Will Washougal, with its population of 14,357, ever feel crowded? Although downtown Washougal won't have high
rises, Taylor said two-story buildings and underground parking spaces will help the city make the most of the compact downtown area.
In suburbia, large parking lots take up space and separate businesses from one another, which discourages walking. Someone shopping in a strip mall will drive to one store, shop there, and drive to another store in the same strip mall, Taylor said.
"The scale is such that it's overwhelming to a pedestrian," he said. "This is a healthier model."
Taylor can see the pedestrian tunnel from his office in the town square and sees people walking, running and biking along it. The 9.5-foot-tall and 16-foot-wide tunnel built in 2010 stretches for 115 feet below Highway 14 just east of the stoplight at Washougal River Road, connecting downtown to the water.
"It links the natural amenities to the urban amenities," he said. "Businesses are often looking at quality of life to attract a certain demographic of employees."
John Stanley, 62, walks about a mile to work everyday at the Pendleton Woolen Mill.

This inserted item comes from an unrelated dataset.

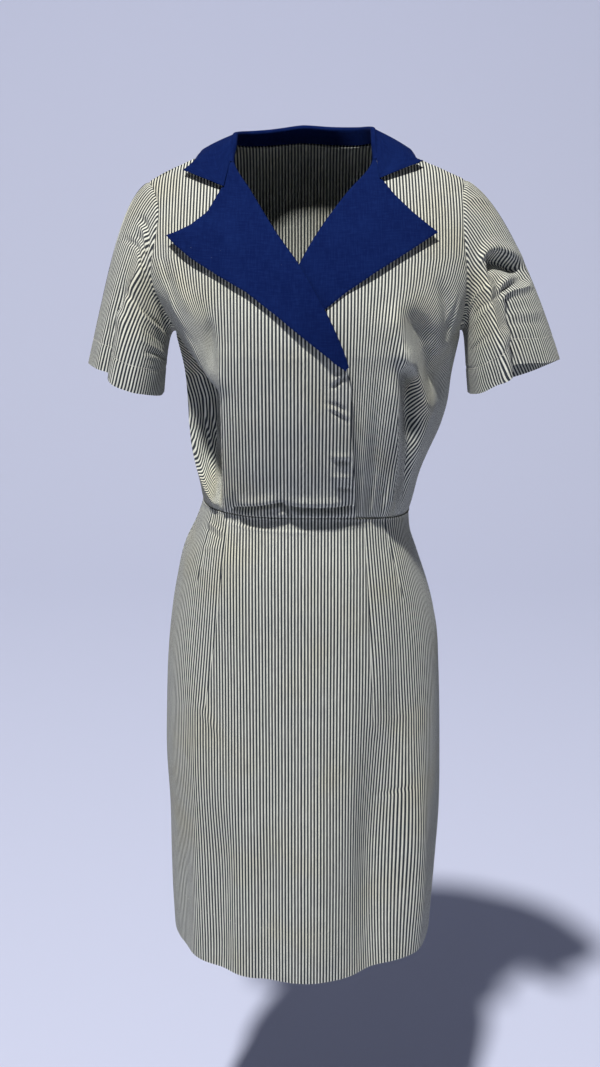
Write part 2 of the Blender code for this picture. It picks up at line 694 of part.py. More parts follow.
def armhole(side):
    """Points round an armhole from the underarm up the front and down the back, at the panels' own levels."""
    up = np.array(ARMHOLE_LEVELS)
    level = np.concatenate((up, up[-2:0:-1]))
    turn = side * armhole_turn(level)
    turn[len(up):] = math.pi - turn[len(up):]
    points = bodice(turn, level)
    facing = grid_normals(bodice, turn, level, points)
    along = unit(np.roll(points, -1, axis=0) - np.roll(points, 1, axis=0))
    away = unit(side * np.cross(along, facing))
    steps = np.linalg.norm(np.roll(points, -1, axis=0) - points, axis=1)
    length = np.concatenate(([0.0], np.cumsum(steps)))
    top = length[len(up) - 1]
    station = np.where(length < top, length / top, 1.0 + (length - top) / (length[-1] - top))
    return points, facing, away, station[:-1]


def sleeve_surface(name, rows):
    """Outer points of a sleeve: each station runs from the armhole, on from the bodice, and down to the hem."""
    side = -1 if name == "right" else 1
    start, seam_facing, away, station = armhole(side)
    hem = SLEEVE_HEM[name]
    end = stack(hem.read("x", station), hem.read("y", station), hem.read("z", station))
    from_top = np.abs(1.0 - station)
    outer_axis, inner_axis = (unit(np.array(axis)) for axis in SLEEVE_AXIS[name])
    axis = unit(outer_axis + (inner_axis - outer_axis) * from_top[:, None])
    start = start + away * SEAM_GAP
    lead = start + away * (SLEEVE_LEAD[name] * SLEEVE_RUN.read("lead", from_top))[:, None]
    lead = lead + np.outer(SLEEVE_RUN.read("spread", from_top), (side, 0.0, 0.0))
    hang = end - axis * SLEEVE_RUN.read("hang", from_top)[:, None]
    w = np.array(rows)[:, None, None]
    points = (1 - w) ** 3 * start + 3 * (1 - w) ** 2 * w * lead + 3 * (1 - w) * w * w * hang + w**3 * end
    return points, seam_facing


def tube_normals(points, first):
    """Outward directions of a grid that closes on itself, with the first row given."""
    around = np.roll(points, -1, axis=1) - np.roll(points, 1, axis=1)
    down = np.gradient(points, axis=0)
    facing = unit(np.cross(around, down))
    if np.sum(facing[-1] * (points[-1] - points[-1].mean(axis=0))) < 0:
        facing = -facing
    facing[0] = first
    return facing


def sleeve(name, material):
    """A short sleeve, a tube from the armhole to a hem of two layers."""
    points, seam_facing = sleeve_surface(name, SLEEVE_ROWS)
    facing = tube_normals(points, seam_facing)
    rows = np.array(SLEEVE_ROWS)[:, None]
    thickness = np.where(rows > SLEEVE_HEM_STARTS, HEM_CLOTH, CLOTH) + np.zeros(points.shape[:2])
    return wall(f"sleeve_{name}", points, facing, thickness, material, tube=True)


def lapel_grid(rows, edge, columns):
    """Places on the front, seen from the front, from the turned line to the lapel's outer edge."""
    roll_z, edge_x, edge_z, lift = (column[:, None] for column in np.array(rows).T)
    roll_x = edge.read("across", roll_z)
    share = np.array(columns)[None, :]
    x = roll_x + (edge_x - roll_x) * share
    z = roll_z + (edge_z - roll_z) * share
    return x, z, lift * share**LAPEL_CURL


def lapel_cloth(name, rows, edge, out, material):
    """The front's own cloth, folded back under the facing."""
    x, z, lift = lapel_grid(rows[:-1], edge, (CLOTH_ENDS[0], *LAPEL_SHARES[1:-1], CLOTH_ENDS[1]))
    turn, level = place_at(x, z)

    def form(t, v):
        return bodice(t, v, out)

    base = form(turn, level)
    facing = grid_normals(form, turn, level, base)
    points = base + facing * (CLOTH_HEIGHT + lift)[..., None]
    return wall(name, points, facing, FACING, material)


def lapel_facing(name, rows, edge, out, material):
    """The navy facing: it comes from inside the front, rolls round its edge and lies on it as the lapel."""
    x, z, lift = lapel_grid(rows, edge, LAPEL_SHARES)
    turn, level = place_at(x, z)

    def form(t, v):
        return bodice(t, v, out)

    base = form(turn, level)
    facing = grid_normals(form, turn, level, base)
    points = base + facing * (FACING_HEIGHT + lift)[..., None]
    root, up = base[:, 0], facing[:, 0]
    along = unit(np.gradient(root, axis=0))
    inward = unit(base[:, 1] - base[:, 0])
    away = np.cross(along, up)
    away = unit(np.where(np.sum(away * inward, axis=1, keepdims=True) > 0, -away, away))
    radius = (FACING_HEIGHT + ROLL_BEHIND) / 2
    middle = root + up * (FACING_HEIGHT - radius) + away * SEAM_GAP
    roll_points, roll_facing = [], []
    for angle in np.radians(ROLL_ANGLES):
        direction = up * math.cos(angle) + away * math.sin(angle)
        roll_points.append(middle + direction * radius)
        roll_facing.append(direction)
    points = np.concatenate((np.stack(roll_points, axis=1), points), axis=1)
    facing = np.concatenate((np.stack(roll_facing, axis=1), facing), axis=1)
    return wall(name, points, facing, FACING, material)


def collar_end(name, share, start, tip, lift):
    """A point on the collar's end: down the seam to the notch, then out along the lower edge to the tip."""
    notch = np.array(COLLAR_NOTCH[name])
    start, tip = start[[0, 2]], tip[[0, 2]]
    if share < NOTCH_SHARE:
        place = start + (notch - start) * share / NOTCH_SHARE
    else:
        place = notch + (tip - notch) * (share - NOTCH_SHARE) / (1 - NOTCH_SHARE)
    turn, level = place_at(place[0], place[1])
    point = bodice(turn, level)
    up = grid_normals(bodice, turn, level, point)
    return point + up * (FACING_HEIGHT + lift * share)


def collar_sections():
    """Visible face of the collar at each station: up the stand, over the fold and down the fall."""
    station = np.linspace(0.0, 1.0, COLLAR_STATIONS)
    neck_x = COLLAR.read("neck_x", station)
    neck_level = COLLAR.read("neck_level", station)
    back = neck_level > SHOULDER
    level = np.where(back, 2 * SHOULDER - neck_level, neck_level)
    edges = np.where(neck_x < 0, edge_turn(OVER_EDGE, level), edge_turn(UNDER_EDGE, level))
    front_turn = np.where(back, turn_at(neck_x, level), edges)
    root = bodice(front_turn, neck_level)
    normal = grid_normals(bodice, front_turn, neck_level, root)
    along = unit(np.gradient(root, axis=0))
    away = np.cross(along, normal)
    centre = np.array(COLLAR_CENTRE)
    towards = unit((centre - root) * (1.0, 1.0, 0.0))
    away = unit(np.where(np.sum(away * towards, axis=1, keepdims=True) < 0, -away, away))

    stand = COLLAR.read("stand", station)[:, None]
    lean = COLLAR.read("lean", station)[:, None]
    grown = ease(stand, 0.0, STAND_GROWN)
    radius = COLLAR_RADIUS
    upright = unit(np.array((0.0, 0.0, 1.0)) + towards * UPRIGHT_LEAN)
    fold_up = unit(away * (1 - grown) + upright * grown)
    sideways = unit(np.cross(along, fold_up))
    sideways = np.where(np.sum(sideways * towards, axis=1, keepdims=True) > 0, -sideways, sideways)
    low_middle = root + normal * (FACING_HEIGHT - radius) + away * SEAM_GAP
    high_middle = root + away * (2 * FACING + LAY_GAP) / 2 + upright * (stand - radius) + towards * lean
    middle = low_middle * (1 - grown) + high_middle * grown
    foot_low = root - normal * ROLL_BEHIND
    foot_high = root + away * (2 * FACING + 2 * SEAM_GAP)
    clear = (away - normal) * grown * (1 - grown) * FOOT_CLEAR
    foot = foot_low * (1 - grown) + foot_high * grown + clear

    first = middle - sideways * radius
    sections = [foot + (first - foot) * share for share in STAND_SHARES]
    for angle in np.radians(FOLD_ANGLES):
        sections.append(middle - sideways * math.cos(angle) * radius + fold_up * math.sin(angle) * radius)
    last = sections[-1]

    edge_x = COLLAR.read("edge_x", station)
    edge_level = COLLAR.read("edge_level", station)
    edge_back = edge_level > SHOULDER
    edge_turn_at = turn_at(edge_x, np.where(edge_back, 2 * SHOULDER - edge_level, edge_level))
    edge = bodice(edge_turn_at, edge_level)
    edge_normal = grid_normals(bodice, edge_turn_at, edge_level, edge)
    edge = edge + edge_normal * (FACING_HEIGHT + COLLAR.read("lift", station)[:, None])
    ends = (("right", 0, station), ("left", -1, 1 - station))
    lift = COLLAR.read("lift", station)
    for share in FALL_SHARES:
        point = last + (edge - last) * share
        swell = FALL_SWELL * math.sin(math.pi * share)
        for name, row, from_end in ends:
            bend = np.clip(1 - from_end / NOTCH_REACH, 0.0, 1.0)
            shift = collar_end(name, share, last[row], edge[row], lift[row]) - point[row]
            point = point + np.outer(bend, shift) + sideways * swell * bend[:, None]
        sections.append(point + sideways * swell)
    return np.stack(sections, axis=1)


def sheet_normals(points, like):
    """Directions of an open grid, on the side that a sample direction of its middle is on."""
    facing = unit(np.cross(np.gradient(points, axis=0), np.gradient(points, axis=1)))
    middle = facing[len(facing) // 2, -1]
    return facing if middle @ like > 0 else -facing


def collar_pieces(navy, striped):
    """The upper collar, and the under collar beneath its fall."""
    points = collar_sections()
    facing = sheet_normals(points, np.array((0.0, 1.0, 1.0)))
    wall("collar", points, facing, FACING, navy)
    start = len(STAND_SHARES) + len(FOLD_ANGLES) + 1
    fall = points[1:-1, start:]
    fall_facing = facing[1:-1, start:]
    under = fall - fall_facing * (FACING + 2 * SEAM_GAP)
    wall("collar_under", under, fall_facing, FACING, striped)


for old in list(bpy.data.objects):
    bpy.data.objects.remove(old)

dress = bpy.data.collections.new("work_dress")
bpy.context.scene.collection.children.link(dress)

striped_cotton = cloth_material("striped_cotton", STRIPED, STRIPED_ROUGHNESS)
navy_cotton = cloth_material("navy_cotton", NAVY, NAVY_ROUGHNESS)

front_panel("front_over", -1, OVER_EDGE, over_out, OVER_COLUMNS, striped_cotton)
front_panel("front_under", 1, UNDER_EDGE, under_out, UNDER_COLUMNS, striped_cotton)
back_panel(striped_cotton)
skirt_panel("skirt_front", 0.0, SKIRT_FRONT_COLUMNS, striped_cotton)
skirt_panel("skirt_back", math.pi, SKIRT_BACK_COLUMNS, striped_cotton)
for sleeve_side in ("right", "left"):
    sleeve(sleeve_side, striped_cotton)
lapel_cloth("lapel_over_cloth", OVER_LAPEL, OVER_EDGE, over_out, striped_cotton)
lapel_facing("lapel_over", OVER_LAPEL, OVER_EDGE, over_out, navy_cotton)
lapel_cloth("lapel_under_cloth", UNDER_LAPEL, UNDER_EDGE, under_out, striped_cotton)
lapel_facing("lapel_under", UNDER_LAPEL, UNDER_EDGE, under_out, navy_cotton)
collar_pieces(navy_cotton, striped_cotton)
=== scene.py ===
"""The looks of the work dress: striped cotton, navy collar and lapels, with their folds and stitches.

Metres, in the part's own frame: +Z up, front towards -Y, the wearer's left towards +X.
"""

import math

import bpy
import numpy as np
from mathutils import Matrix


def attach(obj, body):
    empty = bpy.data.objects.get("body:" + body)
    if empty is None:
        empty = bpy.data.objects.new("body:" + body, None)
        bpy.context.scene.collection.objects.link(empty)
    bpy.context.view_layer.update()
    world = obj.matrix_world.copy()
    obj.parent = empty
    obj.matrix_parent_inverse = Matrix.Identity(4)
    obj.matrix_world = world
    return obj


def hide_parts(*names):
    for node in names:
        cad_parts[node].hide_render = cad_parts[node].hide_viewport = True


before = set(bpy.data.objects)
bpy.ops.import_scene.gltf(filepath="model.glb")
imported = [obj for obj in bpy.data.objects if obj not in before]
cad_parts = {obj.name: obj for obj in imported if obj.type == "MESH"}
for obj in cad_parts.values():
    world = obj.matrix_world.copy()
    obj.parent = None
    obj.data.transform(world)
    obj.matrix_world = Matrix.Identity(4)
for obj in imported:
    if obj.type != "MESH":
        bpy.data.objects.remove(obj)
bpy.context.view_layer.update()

bpy.ops.object.select_all(action="DESELECT")


# ---- The camera
# It looks a little down on the dress from in front, at the photograph's height and angle, from about 1.7 m
# away through a lens of about 50 mm.

lens = bpy.data.cameras.new("camera")
lens.sensor_width = 36.0
lens.lens = 49.8
lens.clip_start = 0.05
camera = bpy.data.objects.new("camera", lens)
camera.location = (-0.0035, -1.717, 0.116)
camera.rotation_euler = (math.radians(71.6), 0.0, 0.0)
bpy.context.scene.collection.objects.link(camera)
bpy.context.scene.camera = camera


# ---- The right front of the bodice
# It is cut from striped cotton with the stripes upright, laps over the left front, and is gathered a little
# into the waist seam. The cloth hangs from the bust, folds back to the waist and puffs out over the seam.

WAIST_HEIGHT = -0.405
BUST_HEIGHT = -0.207
BUST = 1.0
SHOULDER = 2.0
SHOULDER_TOP = 0.024
SHOULDER_FALL = 0.061
SHOULDER_BACK = 0.008
HALF_SHOULDER_RIGHT = 0.181
HALF_SHOULDER_LEFT = 0.195
SQUARENESS = 2.25
CLOTH = 0.0010
HALF_SEAM_GAP = 0.00015
OVER_OUT = (0.0006, 0.0037)
UNDER_IN = (0.0012, 0.0014)
FORM_STEP = 0.004
MM = 0.001


def figures(text, units=1.0):
    """Rows of numbers from lines of text, times the units of their columns. Lines with # are remarks."""
    lines = [line.split() for line in text.splitlines() if line.strip() and "#" not in line]
    return np.array(lines, float) * units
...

During his lunch break, he walks through the pedestrian tunnel and lies under the cottonwood trees by the dock.
"This whole area is like a park," Stanley said.
People head to the Vancouver area for entertainment instead of staying local, he said. As more businesses come in, however, he imagines there will be more people like him who enjoy walking the downtown area and the surrounding trails.
The Port of Camas-Washougal is hoping to create a waterfront walkway similar to the Waterfront Renaissance Trail in Vancouver. Dave Ripp, executive director at the port, said they are looking to purchase property along the water and have the walkway connect to the levy trail and the pedestrian tunnel. The current dike trail runs east to Capt. William Clark Regional Park at Cottonwood Beach. He envisions benches along the walkway, a little park and maybe even a restaurant on the water that creates a flow of people going back and forth between the water and downtown.
"We definitely want to see the downtown thrive," Ripp said.